While it may seem like you’re saving room, skipping meals (especially breakfast) causes you to enter starvation mode and can lead to overeating. Eat healthy foods and snacks that are high in fluid and fiber, like oranges and oatmeal, to help curb your appetite.

2. Control portion sizes.

“Most thanksgiving meals are served buffet-style, which can mean large portion sizes,” Bustillos said. “Avoid getting large servings of sides since you’ll likely graze on food all day, and those calories can add up quickly.”

If you want something that is high in calories, like pecan pie, don’t avoid eating it.
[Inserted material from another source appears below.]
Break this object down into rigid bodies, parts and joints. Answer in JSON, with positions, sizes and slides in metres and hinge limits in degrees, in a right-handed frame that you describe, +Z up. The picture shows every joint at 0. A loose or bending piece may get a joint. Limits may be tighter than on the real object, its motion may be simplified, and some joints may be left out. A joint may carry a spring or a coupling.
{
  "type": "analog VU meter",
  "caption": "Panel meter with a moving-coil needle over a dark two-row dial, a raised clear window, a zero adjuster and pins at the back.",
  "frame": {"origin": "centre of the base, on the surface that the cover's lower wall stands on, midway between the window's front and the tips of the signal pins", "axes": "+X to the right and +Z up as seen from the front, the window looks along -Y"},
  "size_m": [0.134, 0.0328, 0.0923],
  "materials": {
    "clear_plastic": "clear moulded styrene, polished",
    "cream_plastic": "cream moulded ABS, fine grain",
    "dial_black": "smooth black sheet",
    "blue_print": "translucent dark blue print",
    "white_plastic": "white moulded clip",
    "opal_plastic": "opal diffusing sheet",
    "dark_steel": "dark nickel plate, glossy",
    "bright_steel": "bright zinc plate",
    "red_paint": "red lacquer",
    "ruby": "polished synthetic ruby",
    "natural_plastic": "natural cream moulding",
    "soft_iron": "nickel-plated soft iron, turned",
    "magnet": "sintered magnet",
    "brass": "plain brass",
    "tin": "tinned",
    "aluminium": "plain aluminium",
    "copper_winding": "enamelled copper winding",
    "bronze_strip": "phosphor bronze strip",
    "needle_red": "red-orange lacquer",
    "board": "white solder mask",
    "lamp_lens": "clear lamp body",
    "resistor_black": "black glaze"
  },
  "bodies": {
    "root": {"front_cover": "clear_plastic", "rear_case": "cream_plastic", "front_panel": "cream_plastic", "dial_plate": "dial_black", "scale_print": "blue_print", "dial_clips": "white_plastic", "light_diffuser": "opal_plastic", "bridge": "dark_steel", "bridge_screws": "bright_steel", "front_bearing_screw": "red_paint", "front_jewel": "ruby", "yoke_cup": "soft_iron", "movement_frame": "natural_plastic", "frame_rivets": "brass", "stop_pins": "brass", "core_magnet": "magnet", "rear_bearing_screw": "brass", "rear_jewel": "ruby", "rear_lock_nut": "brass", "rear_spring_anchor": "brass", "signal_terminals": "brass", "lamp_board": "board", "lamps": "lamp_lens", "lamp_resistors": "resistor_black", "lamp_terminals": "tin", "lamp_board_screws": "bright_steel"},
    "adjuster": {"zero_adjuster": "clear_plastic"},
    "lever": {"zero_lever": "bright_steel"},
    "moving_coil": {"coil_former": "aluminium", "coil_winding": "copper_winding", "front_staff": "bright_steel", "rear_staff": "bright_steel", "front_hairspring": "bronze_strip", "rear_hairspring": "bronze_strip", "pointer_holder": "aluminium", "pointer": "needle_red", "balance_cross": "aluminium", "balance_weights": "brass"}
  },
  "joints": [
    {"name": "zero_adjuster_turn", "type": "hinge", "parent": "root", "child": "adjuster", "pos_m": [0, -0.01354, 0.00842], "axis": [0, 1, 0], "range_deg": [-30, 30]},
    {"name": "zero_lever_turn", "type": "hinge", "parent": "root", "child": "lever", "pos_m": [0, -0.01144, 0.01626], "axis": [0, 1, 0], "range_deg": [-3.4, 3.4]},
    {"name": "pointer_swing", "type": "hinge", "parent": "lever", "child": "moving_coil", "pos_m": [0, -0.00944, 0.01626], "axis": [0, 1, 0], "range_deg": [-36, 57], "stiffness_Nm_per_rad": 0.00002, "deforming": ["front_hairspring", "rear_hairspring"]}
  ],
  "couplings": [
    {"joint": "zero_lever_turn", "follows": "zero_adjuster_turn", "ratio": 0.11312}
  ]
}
Share with a friend or cut a smaller piece. You can also overcome portion distortion by eating on smaller plates. 

3. Keep food at appropriate temperatures.

Daylong “grazing” is also very dangerous in terms of food safety. Make sure that refrigerated food stays cold and meats remain at a safe temperature. Otherwise your guests could end their holiday weekend with food poisoning. 

4. Taste the rainbow.

The more colored food that is on your plate, the more nutrients and antioxidants you consume. If you’re planning a Thanksgiving meal, substitute foods like mashed potatoes for colored foods like Brussels sprouts, sweet potatoes and baked yams. Make a homemade cranberry sauce with fresh ingredients to avoid added sugar.
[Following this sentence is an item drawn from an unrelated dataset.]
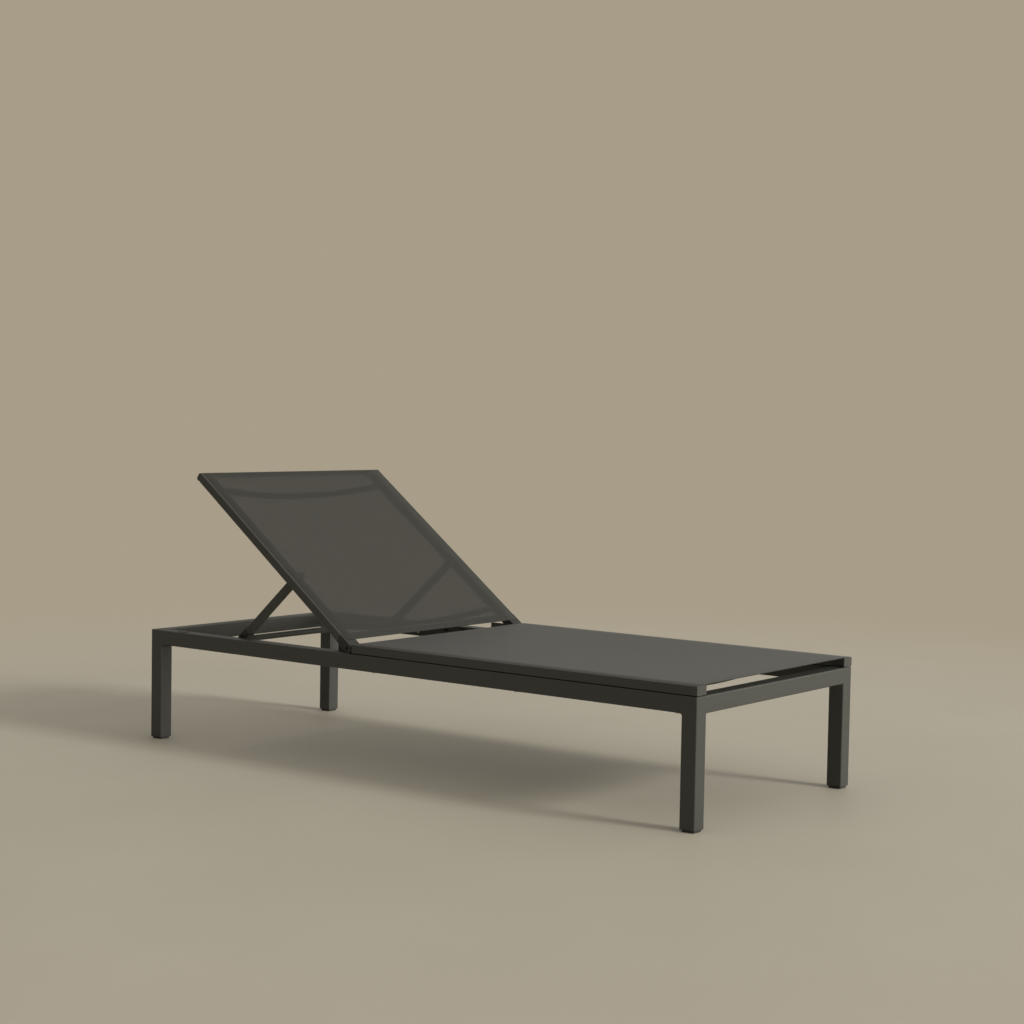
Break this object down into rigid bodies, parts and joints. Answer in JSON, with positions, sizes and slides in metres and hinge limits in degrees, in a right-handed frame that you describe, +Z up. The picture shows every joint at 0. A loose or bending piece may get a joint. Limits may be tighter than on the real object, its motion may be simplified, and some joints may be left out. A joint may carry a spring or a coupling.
{
  "type": "reclining sun lounger",
  "caption": "Low four-legged sun lounger with a mesh sling seat and a mesh sling backrest that tilts on a hinge and is propped by a U-shaped stay.",
  "frame": {"origin": "on the floor, at the centre of the base frame's footprint", "axes": "+X from the head end to the foot end, +Z up; the user's right hand is on the -Y side"},
  "size_m": [2, 0.8, 0.8333],
  "materials": {
    "powder_coat": "matt charcoal powder coat on aluminium, fine texture",
    "cap_plastic": "moulded charcoal plastic, fine grain",
    "black_nylon": "black moulded nylon, slightly satin",
    "sling_mesh": "open weave of coated polyester yarn, charcoal",
    "zinc_steel": "zinc plated steel",
    "black_steel": "blackened steel bolts"
  },
  "bodies": {
    "base": {"leg_head_right": "powder_coat", "leg_head_left": "powder_coat", "leg_foot_right": "powder_coat", "leg_foot_left": "powder_coat", "leg_caps": "powder_coat", "pad_head_right": "black_nylon", "pad_head_left": "black_nylon", "pad_foot_right": "black_nylon", "pad_foot_left": "black_nylon", "side_rail_right": "powder_coat", "side_rail_left": "powder_coat", "head_rail": "powder_coat", "foot_rail": "powder_coat", "corner_gussets": "powder_coat", "back_buffers": "black_nylon", "seat_rail_right": "powder_coat", "seat_rail_left": "powder_coat", "seat_caps_foot": "cap_plastic", "seat_caps_head": "cap_plastic", "seat_splines": "black_nylon", "seat_spreader_head": "powder_coat", "seat_spreader_foot": "powder_coat", "seat_sling": "sling_mesh", "deck_spacers": "black_nylon", "deck_bolts": "zinc_steel", "rivet_nuts": "zinc_steel", "hinge_plate_right": "powder_coat", "hinge_plate_left": "powder_coat", "hinge_plate_screws": "zinc_steel", "hinge_bolt_right": "black_steel", "hinge_bolt_left": "black_steel", "hinge_washers": "black_nylon", "hinge_nuts": "zinc_steel", "rack_right": "black_nylon", "rack_left": "black_nylon", "rack_screws": "zinc_steel"},
    "backrest": {"back_rail_right": "powder_coat", "back_rail_left": "powder_coat", "hinge_block_right": "black_nylon", "hinge_block_left": "black_nylon", "back_caps": "cap_plastic", "back_splines": "black_nylon", "back_spreader_low": "powder_coat", "back_spreader_top": "powder_coat", "back_sling": "sling_mesh", "stay_rivet_nuts": "zinc_steel", "stay_bolt_right": "black_steel", "stay_bolt_left": "black_steel", "stay_spacers": "black_nylon"},
    "stay": {"stay_strut_right": "powder_coat", "stay_strut_left": "powder_coat", "stay_bar": "powder_coat", "stay_shoe_right": "black_nylon", "stay_shoe_left": "black_nylon", "stay_bush_right": "black_nylon", "stay_bush_left": "black_nylon"}
  },
  "joints": [
    {"name": "back_recline", "type": "hinge", "parent": "base", "child": "backrest", "pos_m": [-0.17, 0, 0.3545], "axis": [0, 1, 0], "range_deg": [-37, 33]},
    {"name": "stay_swing", "type": "hinge", "parent": "backrest", "child": "stay", "pos_m": [-0.41917, 0, 0.54227], "axis": [0, 1, 0], "range_deg": [-66, 74]}
  ],
  "couplings": [
    {"joint": "stay_swing", "follows": "back_recline", "ratio": -2}
  ]
}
5. Mix healthy foods with tastier options.

“We eat the fats, sugar and salt because they taste good. If you or your children have difficulty making healthier food choices, try mixing foods that are lighter and leaner with foods toppings or additions that you enjoy,” Bustillos said.

For example, mix lean white turkey meat with dark turkey meat that has a higher fat content. If you don’t like vegetables, add a sauce side of your favorite dressing or cheese, in moderation, to make it taste better. 

 6. Get active.

After the meal, go outside and get active with your family instead of lounging around. You can play a pickup game of football or go for a walk, as long as you get moving and mobile. 

“After you factor in grazing, you can find yourself having eaten the equivalent of two to three large meals, so it’s important to add in some physical activity to help counterbalance the calories.” 



CPT Brenda D. Bustillos’ Spiced Cranberry Relish

 ¾ c. apple cider (may use apple or orange juice if you prefer)

1 bag (12oz.) cranberries

½ c. sugar (may substitute Splenda in equal amounts)

¼ tsp. ground cinnamon

¼ tsp. ground nutmeg

Dash ground cloves

½ c. golden raisins

½ c. chopped roasted pecans, if desired

 In a medium saucepan combine cider, sugar or Splenda, cinnamon, nutmeg, and cloves.  Cook over medium heat until sugar is dissolved, stirring frequently.  Add the cranberries and raisins.  Bring to a boil then reduce heat.  Cook and stir for 4 minutes or until cranberries pop.  Remove from heat; stir in pecans, if desired.  Cover and chill for at least 2 hours before serving.